The bus stop has been designed with dimensions sufficient to enable vehicles to exit the A39 and decelerate in a safe manner prior to coming to a stop. The layout will also enable buses to be kept clear of the running carriageway to ensure they do not interrupt the flow of traffic on the A39. The exit taper has been designed to enable buses to merge safely on to the A39.
There is also a need to ensure that facilities for all road users are provided for when new junctions are provided. These facilities must be designed with all road users in mind, including less confident cyclists. Where possible, off road cycle facilities should be provided and a width of 3.5m is recommended to provide for an effective separation between cyclists and pedestrians.
The scheme was therefore adjusted to incorporate these items resulting in the verge being reduced and the hard standing being increased. The current plan here shows the latest design.
Can ‘keep clear’ road markings be painted on Trevor Road to make turning into Inner Bath Road safer?

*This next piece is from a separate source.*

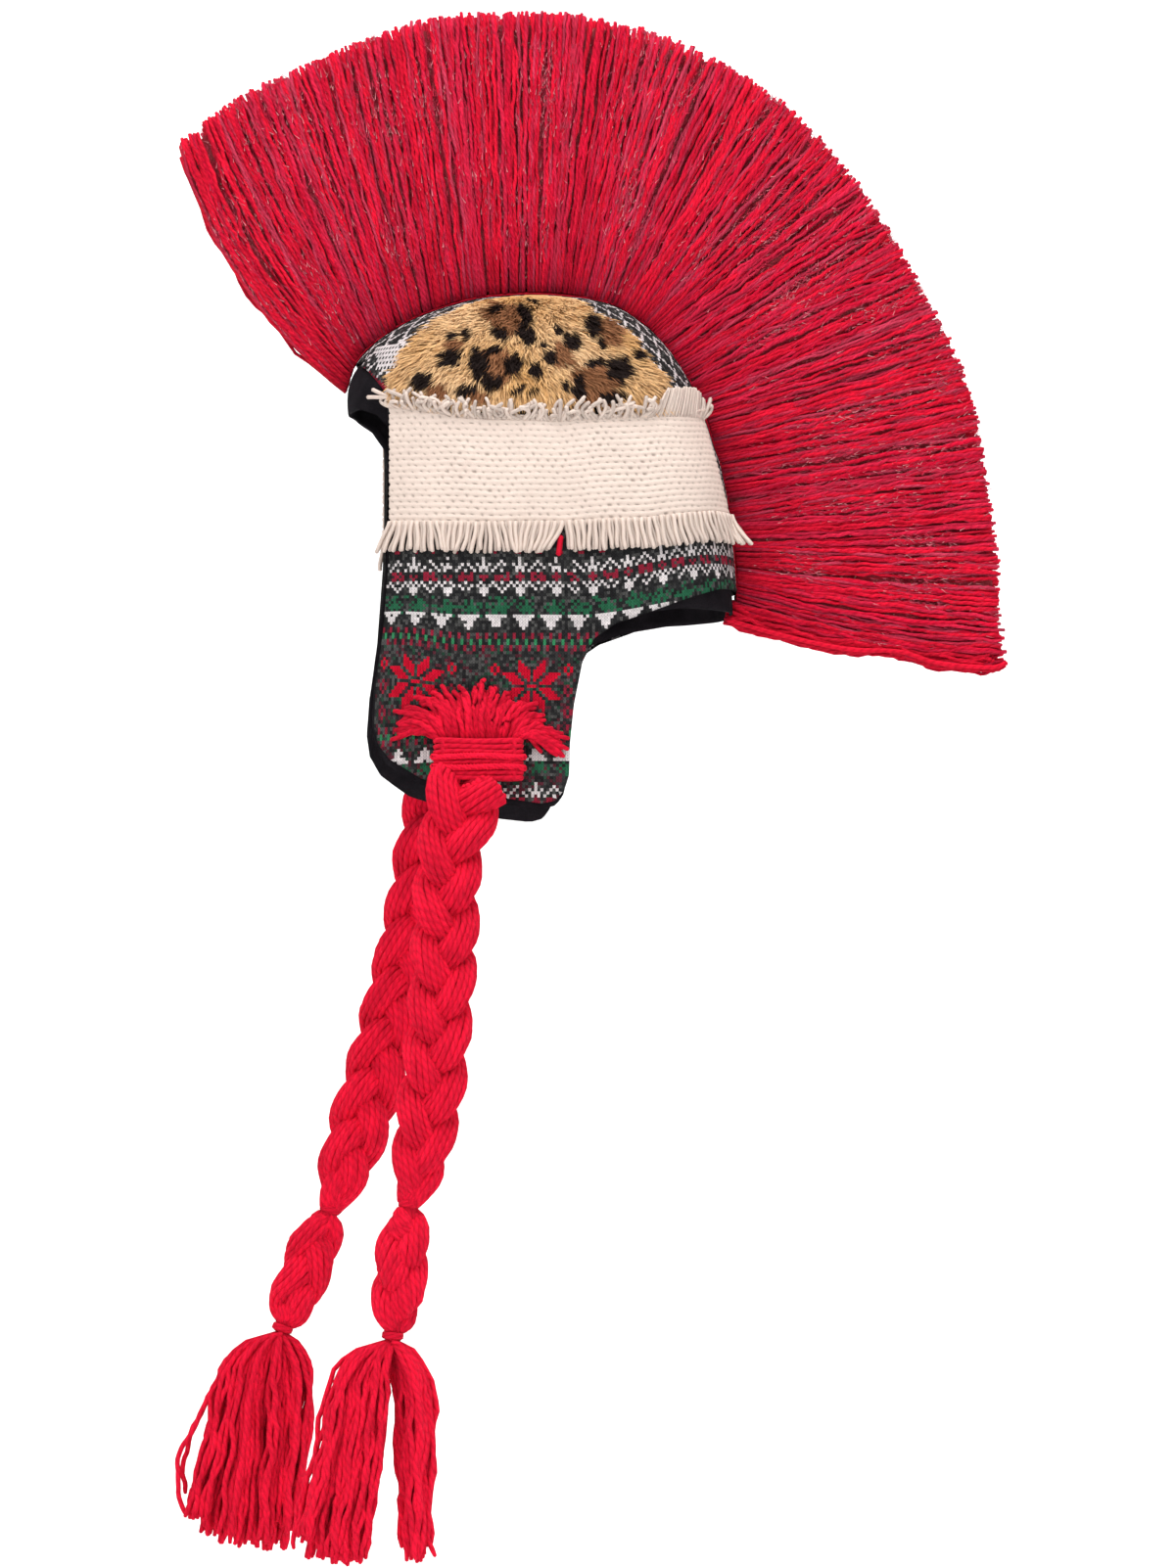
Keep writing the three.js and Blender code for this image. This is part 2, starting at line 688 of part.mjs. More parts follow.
// Tassel: a bound head with its locks of yarn
function tassel(head, down, locks) {
  const bodies = [];
  const headRows = [
    { at: 0, half: 5, thick: 5, lobe: 0, twist: 0 },
    { at: 0.35, half: 13, thick: 9, lobe: 0, twist: 0 },
    { at: 1, half: 16, thick: 10, lobe: 0, twist: 0 },
  ];
  bodies.push(lobedBody(head, head.clone().addScaledVector(down, 22), headRows, 1, 9));
  locks.forEach((lock) => {
    const centres = tasselLockRows.map((row) => ({
      point: head.clone().add(vec(lock.deep, lock.across, 0).multiplyScalar(row.spread))
        .add(vec(0, 0, -row.drop * lock.drop)),
      radius: lock.width * row.fat,
    }));
    bodies.push(yarnLock(centres, vec(0, 1, 0), 1.15, TASSEL_LOCK_SIDES));
  });
  return joined(bodies);
}

// Cut ends of the tie yarns above the band
function tuft(band, side) {
  const bodies = [];
  const foot = band.clone().add(vec(0, 0, 9));
  bodies.push(lobedBody(
    band.clone().add(vec(0, 0, 2 * CLEAR)),
    band.clone().add(vec(0, 0, 14)),
    [
      { at: 0, half: 22, thick: 5.2, lobe: 0, twist: 0 },
      { at: 1, half: 15, thick: 4.2, lobe: 0, twist: 0 },
    ],
    1,
    8,
  ));
  tuftLocks.forEach((lock) => {
    const start = foot.clone().add(vec(0, lock.across * 0.3, 0));
    const middle = foot.clone().add(vec(side * 2, lock.across * 0.72, lock.rise * 0.66 + 3));
    const end = foot.clone().add(vec(side * (lock.deep - 3), lock.across, lock.rise + 6));
    const centres = [
      { point: start, radius: lock.width * 0.5 },
      { point: middle, radius: lock.width * 0.62 },
      { point: end, radius: lock.width * 0.42 },
    ];
    bodies.push(yarnLock(centres, vec(0, 1, 0), 0.62, 5));
  });
  return joined(bodies);
}

// Flat band of yarn wound round the top of a plait
function bindingBand(top, bottom) {
  const rows = [
    { at: 0, half: 23.5, thick: 7.4, lobe: 0, twist: 0 },
    { at: 0.1, half: 25.5, thick: BAND_THICK / 2, lobe: 0, twist: 0 },
    { at: 0.42, half: 25.5, thick: BAND_THICK / 2, lobe: 0, twist: 0 },
    { at: 0.5, half: 24.4, thick: 7.4, lobe: 0, twist: 0 },
    { at: 0.58, half: 25.5, thick: BAND_THICK / 2, lobe: 0, twist: 0 },
    { at: 0.9, half: 25.5, thick: BAND_THICK / 2, lobe: 0, twist: 0 },
    { at: 1, half: 23.5, thick: 7.4, lobe: 0, twist: 0 },
  ];
  return lobedBody(top, bottom, rows, 1, 10);
}

const colours = {
  knit: 0x3c3835,
  lining: 0x1e1c1e,
  yarn: 0xd21630,
  fur: 0xd9ab6b,
  woven: 0xf4e8d5,
};

const group = new THREE.Group();
group.name = 'earflap_hat';

function addNode(name, body, colour) {
  const mesh = body.getMesh();
  const geometry = new THREE.BufferGeometry();
  const count = mesh.vertProperties.length / mesh.numProp;
  const position = new Float32Array(count * 3);
  for (let i = 0; i < count; i += 1) {
    for (let k = 0; k < 3; k += 1) {
      position[3 * i + k] = mesh.vertProperties[i * mesh.numProp + k];
    }
  }
  geometry.setAttribute('position', new THREE.BufferAttribute(position, 3));
  geometry.setIndex(new THREE.BufferAttribute(new Uint32Array(mesh.triVerts), 1));
  geometry.computeVertexNormals();
  const material = new THREE.MeshStandardMaterial({ color: colour, roughness: 0.9 });
  const node = new THREE.Mesh(geometry, material);
  node.name = name;
  group.add(node);
}

// Shells
const outerForm = crownForm(0);
const knitShell = outerForm.subtract(crownForm(-KNIT_WALL));
const liningOut = -KNIT_WALL - CLEAR;
const liningShell = crownShell(liningOut - LINING_WALL, liningOut);
const seam = STRIP_HALF_WIDTH + SEAM_CLEAR / 2;
const strip = STRIP_HALF_WIDTH - SEAM_CLEAR / 2;

addNode('side_panel_left', knitShell.intersect(aboveEdge(knitEdge, seam, 120)), colours.knit);
addNode('side_panel_right', knitShell.intersect(aboveEdge(knitEdge, -120, -seam)), colours.knit);
addNode('crown_strip', knitShell.intersect(aboveEdge(knitEdge, -strip, strip)), colours.knit);
addNode('lining', liningShell.intersect(aboveEdge(liningEdge, -120, 120)), colours.lining);
addNode('crest', crest(), colours.yarn);
addNode('fur_patch_left', furPatch(1), colours.fur);
addNode('fur_patch_right', furPatch(-1), colours.fur);
addNode('woven_band_left', wovenBand(1), colours.woven);
addNode('woven_band_right', wovenBand(-1), colours.woven);

// Ties
function addTie(name, side, plaitLine, bandTop, turn, locks) {
  const start = plaitLine[0];
  const end = plaitLine[plaitLine.length - 1];
  const down = vec(0, turn, -1).normalize();
  const place = (travel) => vec(end.x, end.y, end.z).addScaledVector(down, travel);
  const bandBottom = vec(bandTop.x, bandTop.y, start.z - PLAIT_TOP_CUT + CLEAR);
  const upperTop = CLEAR - PLAIT_END_CUT;
  const upperEnd = upperTop + TIE_RISE;
  const bobbleTop = upperEnd + CLEAR;
  const bobbleEnd = bobbleTop + BOBBLE_LENGTH;
  const lowerTop = bobbleEnd + CLEAR;
  const lowerEnd = lowerTop + TIE_RISE;
  const tie = (from, to) => lobedBody(place(from), place(to), windingRows(TIE_HALF_WIDTH), 1, 8);
  addNode(`tie_tuft_${name}`, tuft(bandTop, side), colours.yarn);
  addNode(`tie_band_${name}`, bindingBand(bandTop, bandBottom), colours.yarn);
  addNode(`plait_${name}`, plait(plaitLine, down), colours.yarn);
  addNode(`upper_tie_${name}`, tie(upperTop, upperEnd), colours.yarn);
  addNode(`bobble_${name}`, bobble(place(bobbleTop), place(bobbleEnd)), colours.yarn);
  addNode(`lower_tie_${name}`, tie(lowerTop, lowerEnd), colours.yarn);
  addNode(`tassel_${name}`, tassel(place(lowerEnd + CLEAR), down, locks), colours.yarn);
}

addTie('left', 1, leftPlaitLine, vec(88.3, -48.5, -246), -0.125, leftTasselLocks);
addTie('right', -1, rightPlaitLine, vec(-88.0, -55.5, -246), -0.4, rightTasselLocks);

export default group;
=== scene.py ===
"""Earflap hat: knit, fleece, fur, weave and yarn round the solids. Millimetres until a mesh is made."""

import math

import bpy
import numpy as np
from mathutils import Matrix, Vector


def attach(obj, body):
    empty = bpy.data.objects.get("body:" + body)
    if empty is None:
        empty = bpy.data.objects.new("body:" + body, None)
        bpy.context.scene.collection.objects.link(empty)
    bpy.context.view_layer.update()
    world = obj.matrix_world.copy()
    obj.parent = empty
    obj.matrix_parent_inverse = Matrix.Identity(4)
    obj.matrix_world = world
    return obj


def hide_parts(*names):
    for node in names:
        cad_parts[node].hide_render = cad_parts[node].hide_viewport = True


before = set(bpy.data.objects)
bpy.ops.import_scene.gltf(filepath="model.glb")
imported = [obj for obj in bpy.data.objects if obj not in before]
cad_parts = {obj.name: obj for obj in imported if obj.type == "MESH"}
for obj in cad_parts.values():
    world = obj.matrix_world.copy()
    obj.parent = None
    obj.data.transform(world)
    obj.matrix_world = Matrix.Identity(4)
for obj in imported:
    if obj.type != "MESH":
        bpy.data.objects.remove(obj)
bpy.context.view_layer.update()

MM = 0.001
TAU = 2 * math.pi
SCENE = bpy.context.scene

# Sizes, in millimetres, as in the part's source
KNIT_WALL = 2.2
LINING_WALL = 1.5
CLEAR = 0.4
LEAST_LEVEL = 0.02
STRIP_HALF = 27.0
CREST_ROOT_HALF = 11.0
CREST_TIP_HALF = 15.0
STITCH = 1.65
YARN = 1.5
SEAM_GAP = 0.15
FUR_SEAM_HALF = 35.0
MIDDLE_Y, MIDDLE_Z = -15, -60
WOVEN_RIBS = 18
BOBBLE_LENGTH = 66.0
TIE_RISE = 4.5
TIE_RADIUS = 4.9
TIE_LAPS = 2.6
PLAIT_TOP, BAND_BOTTOM = -268.2, -268.6
# Along a tie from the plait's end
UPPER_TOP = -1.1
BOBBLE_TOP = TIE_RISE - 1.1 + CLEAR
LOWER_TOP = BOBBLE_TOP + BOBBLE_LENGTH + CLEAR
TASSEL_TOP = LOWER_TOP + TIE_RISE + CLEAR
# How many yarns or hairs each thing is made of
YARNS = {"plait": 15, "core": 12, "bobble": 14, "gather": 10, "tassel": 21, "tuft": 130, "filler": 18,
         "top_fringe": 150, "bottom_fringe": 118, "loose": 48}
FUR_HAIRS = 23500
# Where each piece's random draws start. The right side of a pair starts one further on
SEED = {"yarn_starts": 5, "tie": 11, "knit_panel": 21, "knit_strip": 31, "lining": 41, "woven_band": 51,
        "fur_patch": 61, "outer": 71, "inner": 72, "crest_web": 73, "dull": 74, "crest_fuzz": 75}

# Crown and flap form, from the top down
CROWN = {
    "z": [5, 2, -2, -8, -16, -26, -38, -52, -72, -104, -165, -225, -292],
    "front": [-15, -45, -61, -78, -93, -106, -115, -118.5, -119, -118, -117, -118, -119],
    "back": [-15, 15, 31, 41, 51, 60, 68, 75, 82, 91, 97, 97, 96],
    "half": [0, 25, 38, 50, 61, 70, 77, 82, 85.5, 87.8, 86.2, 82, 78],
    "square": [2, 2, 2, 2.05, 2.1, 2.15, 2.2, 2.3, 2.4, 2.55, 2.9, 3.2, 3.4],
}

# Edge of the knit and of the lining from the side: y, z
KNIT_EDGE = np.array([
    (-130, -34), (-114, -34), (-107, -42), (-99, -54), (-96, -72), (-95, -98), (-96.2, -142),
    (-99.3, -184), (-103.4, -216), (-104.2, -238), (-102, -248), (-96, -256), (-79, -267),
    (-54, -273.5), (-31, -278), (-14, -280.5), (-6.5, -279), (-1.5, -273), (1, -265), (1.4, -248),
    (3.5, -227), (8, -204), (14.5, -191), (26, -183), (43, -177), (65, -168.6), (84, -162),
    (110, -158),
], float)
LINING_EDGE = np.array([
    (-130, -61), (-114, -62), (-104, -67), (-97, -76), (-95.2, -98), (-96.4, -142), (-101, -184),
    (-107, -216), (-108.4, -236), (-106.5, -248), (-100, -258), (-82, -269.5), (-55, -277),
    (-31, -281.5), (-13, -283.5), (-6, -281.5), (-2, -276), (0.4, -266), (0.4, -248), (1.6, -227),
    (5.2, -205), (11.5, -191.5), (23, -183), (41, -177), (64, -173.5), (86, -173), (110, -173),
], float)
FUR_OUTLINE = np.array([
    (-95, -61), (-91, -44), (-83, -31), (-70, -19), (-50, -7), (-40, 6), (4, 6), (10, -9),
    (29, -19), (40, -35), (50, -45), (57, -61),
], float)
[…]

Somerset County Council is currently reviewing the possibility of doing this. The Council will report back once they have an answer for this.
Can anything be done to improve the road surface on the Inner Bath Road?
A review of the road surface on Inner Bath Road is being carried out by Somerset County Council and this check has also been extended to Knowle Road. Once this inspection has been carried out, if defects are identified, appropriate improvements will be made.
Can we develop a community speed watch in our area or Inner Bath Road and Knowle Road?
Unfortunately, the local police team advises that the area does not provide a safe space for community members to stand an observe traffic speeds without putting themselves in harm’s way. They have undertaken to carry out impromptu visits to the area to monitor traffic speed.